L'enquête les emmène dans de nombreux pays, à la rencontre de ses producteurs, des hommes de la profession qui ont été de près ou de loin associés à lui. L'intrigue captive littéralement dès lors qu'il est question du succès immense du chanteur en Afrique du Sud et en Australie. Le journaliste évoque des pistes intéressantes pour retrouver la trace d'un homme, notamment celle "de suivre l'argent, car si vous suivez l'argent, vous arrivez à tout". Et cette initiative va amener ces détectives éphémères à trouver une histoire plus importante, où il est question d'un probable détournement d'argent. Le film laisse un arrière-goût d'inachevé puisque des réponses restent en suspens mais c'est pour mieux s'approprier la personnalité de ce chanteur, souvent comparé à Bob Dylan ou Jimi Hendrix. L’atmosphère du récit se transforme soudainement en polar social d'une férocité verbale lorsque ce détournement est évoqué avec l'un des producteurs, qui se fâche de savoir que son entretien est en lien avec l'argent détourné et non pas la carrière de Rodriguez. Une subtile mais incisive critique du milieu de la musique. Cet aspect là est cependant vite évincé au profit d'un retournement de situation, pour ceux qui n'avaient aucune connaissance de cette histoire. Un twist amené délicatement qui pose les bases du personnage de l'interprète de Sugar Man.

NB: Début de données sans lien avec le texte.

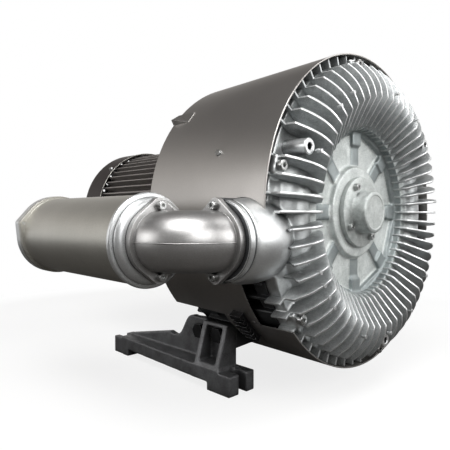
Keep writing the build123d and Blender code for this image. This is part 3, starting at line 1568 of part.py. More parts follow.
os.makedirs("parts", exist_ok=True)
for piece in (
    front_cover, bearing_cap, bearing_cap_screws, cover_bolts, middle_housing, rear_cover,
    rear_cover_bolts, front_impeller, rear_impeller, impeller_spacer, seal_sleeve, impeller_keys,
    shaft, bearing_nut, rotor_core, front_bearing_outer_ring, front_bearing_inner_ring,
    front_bearing_balls, rear_bearing_outer_ring, rear_bearing_inner_ring, rear_bearing_balls,
    shaft_seals, shroud_upper, shroud_lower, shroud_clamps, shroud_screws,
    left_elbow, right_elbow, port_gaskets, elbow_screws,
    left_silencer_collar, right_silencer_collar, left_silencer_body, right_silencer_body,
    left_silencer_end_cap, right_silencer_end_cap, left_perforated_tube, right_perforated_tube,
    left_silencer_lining, right_silencer_lining, end_cap_bolts,
    motor_frame, motor_flange_bolts, stator_core, stator_windings, motor_rear_shield,
    shield_bolts, cooling_fan, fan_cowl, cowl_screws,
    terminal_box, terminal_box_lid, lid_screws, terminal_board, cable_gland,
    left_foot, right_foot, foot_bolts,
):
    export_step(piece.part, f"parts/{piece.part.label}.step")
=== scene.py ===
# Two-stage side channel blower: finishes and detailed castings over the CAD frame, in metres
import bmesh
import bpy
import json
from math import cos, pi, radians, sin, sqrt
from mathutils import Matrix, Vector


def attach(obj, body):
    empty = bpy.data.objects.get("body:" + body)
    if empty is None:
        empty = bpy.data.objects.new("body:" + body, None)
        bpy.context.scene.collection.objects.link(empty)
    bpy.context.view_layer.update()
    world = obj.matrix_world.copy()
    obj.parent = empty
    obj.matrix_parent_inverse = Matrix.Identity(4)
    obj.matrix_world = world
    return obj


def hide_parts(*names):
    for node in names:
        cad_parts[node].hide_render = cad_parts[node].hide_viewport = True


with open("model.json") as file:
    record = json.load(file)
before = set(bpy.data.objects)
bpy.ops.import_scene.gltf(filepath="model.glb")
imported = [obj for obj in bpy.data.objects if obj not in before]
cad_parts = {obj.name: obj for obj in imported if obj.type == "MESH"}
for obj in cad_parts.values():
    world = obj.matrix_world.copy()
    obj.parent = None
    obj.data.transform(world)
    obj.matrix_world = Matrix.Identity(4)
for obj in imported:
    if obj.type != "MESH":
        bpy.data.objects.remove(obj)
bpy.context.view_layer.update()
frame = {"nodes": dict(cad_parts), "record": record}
nodes = frame["nodes"]
print("frame loaded,", len(nodes), "nodes")

shaftHeight = 0.320
portHeight = 0.279
frontSplit = -0.310
sides = {"left": -1, "right": 1}
portPlanes = {"left": -0.301, "right": -0.131}  # where the ports stand along the shaft
toShaft = Matrix.Translation((0, 0, shaftHeight))


def linear(code):  # sRGB hex to linear
    channels = [int(code[i:i + 2], 16) / 255 for i in (1, 3, 5)]
    return tuple(c / 12.92 if c <= 0.04045 else ((c + 0.055) / 1.055) ** 2.4 for c in channels) + (1,)


def addNode(tree, kind, inputs=None, **settings):
    node = tree.nodes.new(kind)
    for key, value in settings.items():
        setattr(node, key, value)
    for key, value in (inputs or {}).items():
        if isinstance(value, bpy.types.NodeSocket):
            tree.links.new(value, node.inputs[key])
        else:
            node.inputs[key].default_value = value
    return node


def newObject(name, data):
    piece = bpy.data.objects.new(name, data)
    bpy.context.scene.collection.objects.link(piece)
    return piece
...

Pour apprécier la reconstitution de la recherche de Sixto Rodriguez, il faut partir dans ce documentaire sans appréhension, sans connaissance de l'histoire de ce chanteur pour passer au-delà de la fictionnalisation et de la mise en scène de certains moments du récits et rentrer dans ce voyage initiatique pour la réhabilitation d'un chanteur qui a marqué l'essence musicale de certains pays, mais malheureusement ignoré par le reste du monde. Non seulement il a ancré ses chansons dans la culture musicale, mais elles ont en plus été repris à son insu pour la mouvance blanche anti-apartheid en Afrique du Sud. Une discographie qui sonne comme un hymne à l'égalité et une révolte engagée contre le gouvernement anti-démocratique
Les rencontres avec les personnes qui ont été de près ou de loin associé à ce personnage sont bouleversantes car elles témoignent d'une volonté incroyable de croire en sa non-mort, ses producteurs estimant qu'il était l'un des chanteurs les plus bouleversants de sa génération. Certains entretiens peuvent faire sourire tant les individus vendent une image presque divine du chanteur, mais lorsque le moment de la rencontre arrive, il y a quelque chose de très sage dans sa personnalité qui lui confère une âme terriblement attachante. Ajouté à cela des morceaux tellement envoûtants que ce serait un crime de ne pas écouter ses albums à la fin du film.
Un homme d'une sagesse éblouissante qui n'aura pris conscience de sa notoriété à travers le monde que trop tard. Il n'a d'ailleurs été informé de la production d'un documentaire sur lui qu'au moment de la sélection de Sugar Man au festival de Sundance. Après la consécration sud-africaine, le documentaire a été reçu sous un tonnerre d'applaudissements aux Etats-Unis, témoignant une nouvelle fois de la notoriété manquée de cette homme qui se voit réhabilité (trop tard) dans la culture musicale.
Un film d'une justesse, d'un enthousiasme et d'une sagesse éblouissante qui conte le destin manqué d'un homme qui a pourtant su conserver son intégrité et la mesure de soi-même. Une histoire haletante et épatante où l'on ne peut que saluer la volonté féroce de Malik Bendjelloul d'avoir poursuivi la concrétisation de ce documentaire sidérant et élégamment mis en scène.